Brian Eno is the one name in music who is connected to musicians as diverse as U2, Luciano Pavarotti, Nico, Karl Hyde and Coldplay. Famously having described himself as a ‘non-musician’, Brian Eno has been credited as composer, singer, keyboardist, producer, clarinetist, instrumentalist, vocalist, mixing engineer, video artist, and app designer. His name is short for Brian Peter George St John le Baptiste de la Salle Eno and his cerebral approach to music has even earned him a nickname – ‘Professor’.
It was a chance encounter that brought Brian Eno into professional music instead of the art career that he was pursuing. He became a founder member (1971–1973) of the glam/art rock band Roxy Music, initially not even appearing on stage at their live shows, but operating the mixer, processing the band’s sound and singing backing vocals. Eventually when he did become a performing member of the band, he was known for his outrageous and flamboyant costumes and makeup. After being done with the promotional tour for the band’s second album, For Your Pleasure, he quit the band.
Following this, Eno had a solo career beginning with the album, Here Come the Warm Jets, which was a mix of glam rock and art pop. Between 1973 and 1977, he created four albums of electronically inflected art pop. Besides this, Eno played the clarinet for the performance art-classical orchestra the Portsmouth Sinfonia. The orchestra’s first album The Portsmouth Sinfonia Plays the Popular Classics was produced by him and in 1974, he produced the live album Hallelujah! The Portsmouth Sinfonia Live at the Royal Albert Hall. The orchestra was a mix of musicians with musical training as well as those without any training, leading to interesting results during their performances. The orchestra also included musicians whose solo work he would go on to release on his Obscure label including Gavin Bryars and Michael Nyman. Soon after this, the story goes that after being hit by a taxi, Eno was confined to his bed. An old record of harp music that his girlfriend had brought him played out of a system, with the amplifier set very low and which had one channel of the stereo not working. This experience inspired him to experiment with a genre of music that is part of the environment, like the trees and the rain. Eno came up with the term ambient music and he went on to make several albums dedicated to the genre.
Brian Eno’s various avatars in music cannot be clearly separated into phases. His eclectic and long career includes experiments and innovations of various kinds. As a producer and musician, he was instrumental in defining the sound of some big names in music. He collaborated with David Bowie on his Berlin trilogy, transformed U2’s Achtung Baby into one of the greatest rock albums and put his distinctive stamp on Talking Heads’ Remain in Light. The genre of ambient music that he pioneered also defined his sound and influenced records that he produced with bands such as Coldplay. As a producer, his went on to produce award-winning albums for U2, Laurie Anderson, Jon Hassell, Talking Heads, Devo, John Cale, Grace Jones, Slowdive, Coldplay, James Blake, Damon Albarn, and numerous others. His music has been heard in concert halls, arenas, airports, movie theaters, and art galleries. He has also created scores for TV series, films and furthermore wrote the start-up sounds for Windows 95, easily making him the most-played composer of the 90s.

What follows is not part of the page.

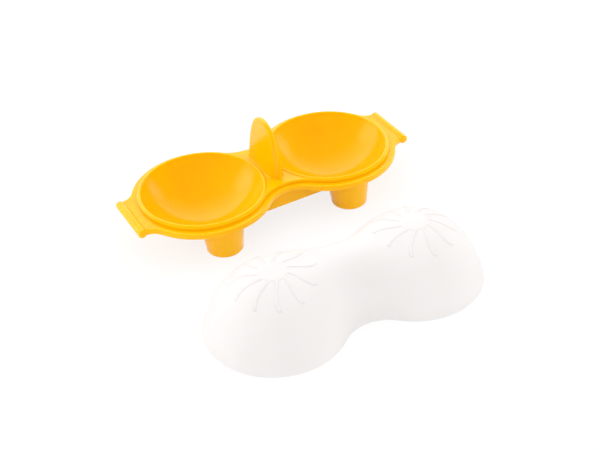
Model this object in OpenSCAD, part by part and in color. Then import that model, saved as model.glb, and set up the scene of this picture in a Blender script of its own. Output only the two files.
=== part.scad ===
// Two-cup egg poacher for a microwave: a one-piece tray and its domed lid.
// The tray stands on four hollow feet. The lid lies beside it, dome up,
// as it does when it has just been taken off.

/* [Tray] */
// Radius of each cup at the crest of its rim bead
rim_r = 42.7; // [35:0.1:50]
// Distance between the crests of the two rims at the waist
rim_apart = 13.2; // [12:0.1:24]
// Depth of each cup below its rim
cup_depth = 26; // [18:0.5:27]
// Radius of the round rim bead
bead_r = 1.2; // [0.8:0.1:2]
// Wall thickness of the tray
wall = 1.9; // [1.4:0.1:2.6]

/* [Ledge] */
// Height of the ledge's top face above the floor
ledge_z = 28.3; // [26:0.1:36]
// Depth of the skirt below the ledge's top face
skirt_h = 3.9; // [2.6:0.1:8]
// Width of the ledge outside the raised step
ledge_w = 4.3; // [3:0.1:9]
// Width of the ledge at the waist
ledge_waist_w = 2.7; // [2:0.1:6]
// Width of the raised step outside the rims' crests
step_w = 1.7; // [1.3:0.1:5]
// Half width of the raised step at the waist
step_waist = 25.5; // [22:0.1:30]
// Height of the raised step above the ledge
step_h = 2.6; // [1:0.1:6]
// Height of the rims' crests above the raised step
rim_up = 0.7; // [0.3:0.1:3]

/* [Handles] */
// How far each handle stands out beyond the ledge
grip_out = 7.1; // [6:0.1:20]
// Width of each handle
grip_w = 39; // [28:0.2:50]
// Radius of the sweep from handle side to ledge
grip_fillet = 11; // [6:0.5:16]
// Radius of the round bead along the end of each handle
roll_r = 3.05; // [2.4:0.05:3.5]
// Height of the bead above the ledge
roll_up = 0.9; // [0.3:0.1:2]

/* [Fin] */
// Height of the fin above the raised step
fin_h = 36.9; // [24:0.1:50]
// Length of the fin along the waist at its foot
fin_len = 38.5; // [24:0.5:44]
// Thickness of the fin at its foot
fin_t = 10.6; // [6:0.1:14]
// Thickness of the fin near its tip
fin_tip_t = 3; // [2:0.1:5]

/* [Feet] */
// Distance of each foot's axis from the long centre line
foot_y = 29.2; // [20:0.1:34]
// Radius of a foot at the floor
foot_r = 12.6; // [8:0.1:16]
// Growth of the foot's radius for each mm of height
foot_draft = 0.07; // [0.02:0.01:0.12]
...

During the ‘90s, Eno also worked with self-generating musical systems, the results of which he called generative music. This allows the listener to hear music that slowly unfolds in almost infinite non-repeating combinations of sound. This music he then presented in his own art and sound installations and those in collaboration with other artists. Brian Eno was among the first to explore the artistic potential of immersive technologies developed mostly for the video game industry, and also the first to introduce the genre “world music” through the Talking Heads’ album My Life in the Bush of Ghosts. All of the above are just a few of his creations in his extensive body of work. In the last ten years, he has released collaborative albums with Byrne, Underworld’s Karl Hyde, and poet Rick Holland, singles with Nicolas Jaar and Kevin Shields, a breathtaking Lou Reed cover on an otherwise ambient concept album about a ship and that is besides his installation work, paintings, interactive phone apps, and a re-issue of Oblique Strategies, a deck of 155 cards bearing creative maxims that deserves a permanent place on everyone’s desk.
Clearly, there’s music by Brian Eno for every mood that you can think of — from ‘70s rock Eno to Ambient Eno and Eno as a producer. Not to forget, there’s also multimedia Eno and contemporary Eno. As a musician, innovator, producer and visual artist, Eno shows no signs of slowing down, so we can look forward to more music and art from him in the coming years. He describes his own creative process beautifully when he says, “Treat the recording studio as a laboratory for conceptual thinking — rather than as a mere tool.”